Zoë: For readers who have a big presentation coming up, a difficult conversation ahead of them, or perhaps are getting ready for a pitch, what are some tips for how they can prepare themselves to show up with this care and authenticity you speak of?

Samara: I wrote Permission to Speak for when folks find themselves exactly in this scenario. It’s welcoming and warm and offers a bit of breath and space so each reader can find their own door into this old-fashioned world of “public speaking.” But for something you can start doing immediately, I like to offer a warm-up before stepping on stage or turning on a camera or a microphone. The concept of a warm-up feels like the sort of thing that an actor or an opera singer might do, which can alienate people. So let me just lovingly suggest that you use your two minutes before stepping out on a stage to go from cold to warm. What might you do in those two minutes? I have four ideas. Do all, do none.

The first suggestion is to notice if there are any stories going through your head that are going to get in the way of you really showing up on that stage. If you’re standing behind the curtain thinking, I hope they don’t think I’m terrible at this. I hope I don’t mess it all up; those stories are not going to help you. An MRI scan would show that those thoughts trigger a somewhat debilitating chemical response. Rather, if you notice any old stories coming up, offer that voice inside your head: Thank you, I’m good. Thank you for trying to protect me, but I don’t need you here now.

Suggestion two is to get a little physical. For as long as there have been orators, there have been suggestions to move your body. Run around the block, do jumping jacks, dance, bend over and slowly roll up, twist so that you awaken your spine. The reality is your body holds a huge amount of wisdom. It can read rooms and adjust accordingly. It can breathe deeply enough to connect your thoughts to your spirit to your voice, so you have a shot at really showing up, but you do have to invite it in.

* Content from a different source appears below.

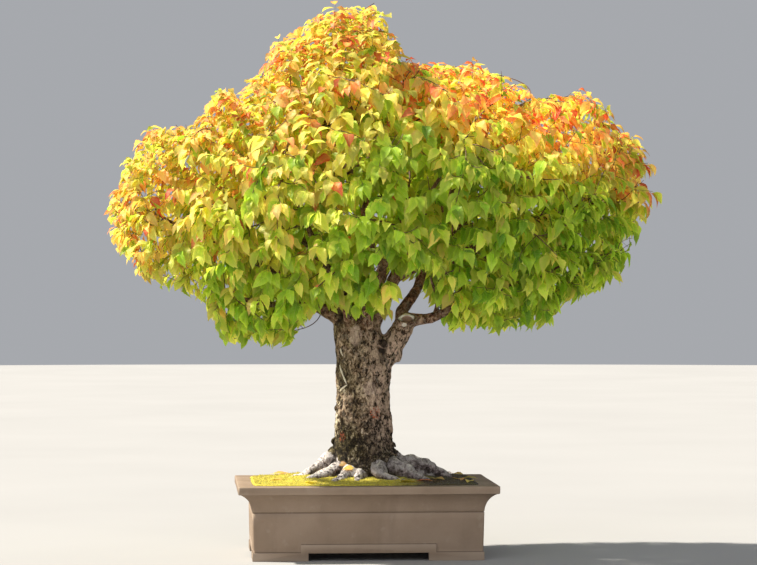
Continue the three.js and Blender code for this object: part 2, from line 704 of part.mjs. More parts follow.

The third suggestion is to add a little sound to that breath. Even just a hum up and down your range is enough so that when you walk out on the stage or you press go on that camera, your voice is not foreign to you. You have heard yourself. You know what you sound like today.

The fourth and final suggestion, if you have time for nothing else, is called priming for power among psychologists. Bring to mind a time when you felt really seen. You can collect these in advance to have a few at the ready. Maybe someone you admire admired you back. Maybe you got a text or an email or a hug, or you heard through the grapevine that your contribution really mattered. Bring to mind that memory. Breathe it in with your whole body, let your body feel the memory, and it will prime you for the kind of power—meaning power to agency—that you have inside of you already, and when you walk out on that stage, that version of you will show up.

Zoë: Before we wrap up, is there any other advice you’d like to offer our readers?

Samara: Toni Morrison once said, “As you enter positions of trust and power, dream a little before you think.” My dream is that we feel alignment, connection, and sparks of delight when it comes to our chances to speak in public, so that our ideas on the inside become things on the outside—real and beloved. If our whole history of public speaking leaves us with a sense of fear, then the opposite of fear is love. What would an approach to public speaking that’s love-based actually mean for you, for me, for us, for our kids, and for the world?

Zoë: That’s a great provocation to end on. Thanks so much, Samara!